John Fitzgerald Kennedy was assassinated 50 years ago today. I was almost 9 years old as the PA announcement came from Sister Mary Anna at the Catholic grade school that I attended. There was a tear in her voice as she asked us to pray for him as he was in critical condition at a Dallas hospital. He died soon after I returned home to follow the coverage on our black and white TV. JFK was a hero of those of us in the Catholic faith. I remember the electricity generated by his race with Richard Nixon. I and my grade-school friends even got into the fray: “Kennedy, Kennedy, he’s our man, Nixon belongs in the garbage can”. His youthful face, beautiful family, and fresh vision gave him many followers among my generation. November 22, 1963 fired a shot heard around the world.
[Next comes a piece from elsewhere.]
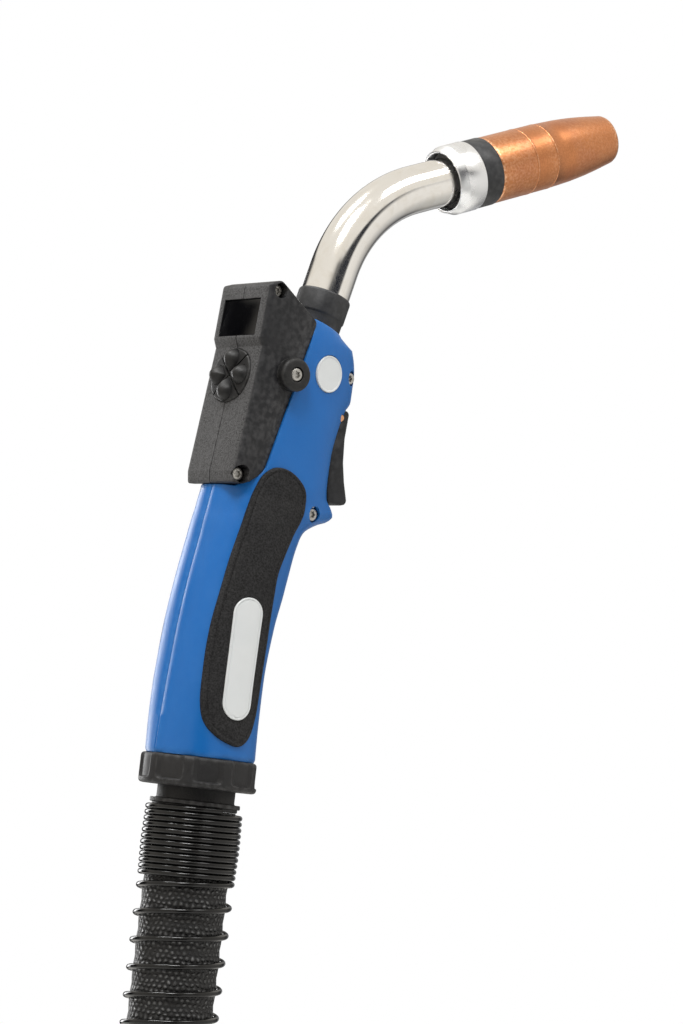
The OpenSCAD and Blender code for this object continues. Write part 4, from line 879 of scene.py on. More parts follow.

It not only brought intense grief but fear, dread, and the premonition that this was just the beginning.

The race for President in 1960 was close, but when Kennedy was assassinated he was everybody’s president; the leader of the free world. The loss was heavy. Who among us at the time did not stand with Jackie, Caroline, and John-John as they watched the ceremonies and saluted the motorcade? The assassination was a very fresh memory in the mind and heart of my generation when Dr. Martin Luther King Jr and Robert F Kennedy were assassinated.

I believe these assassinations shaped the world-view of my generation. We will never shake it, it is part of who we are. At his inaugural address, JFK declared: And so, my fellow Americans: ask not what your country can do for you — ask what you can do for your country. Mr. President, I have heard your words and have answered the call.

Thank you God for the brief time that JFK was given to inspire my generation.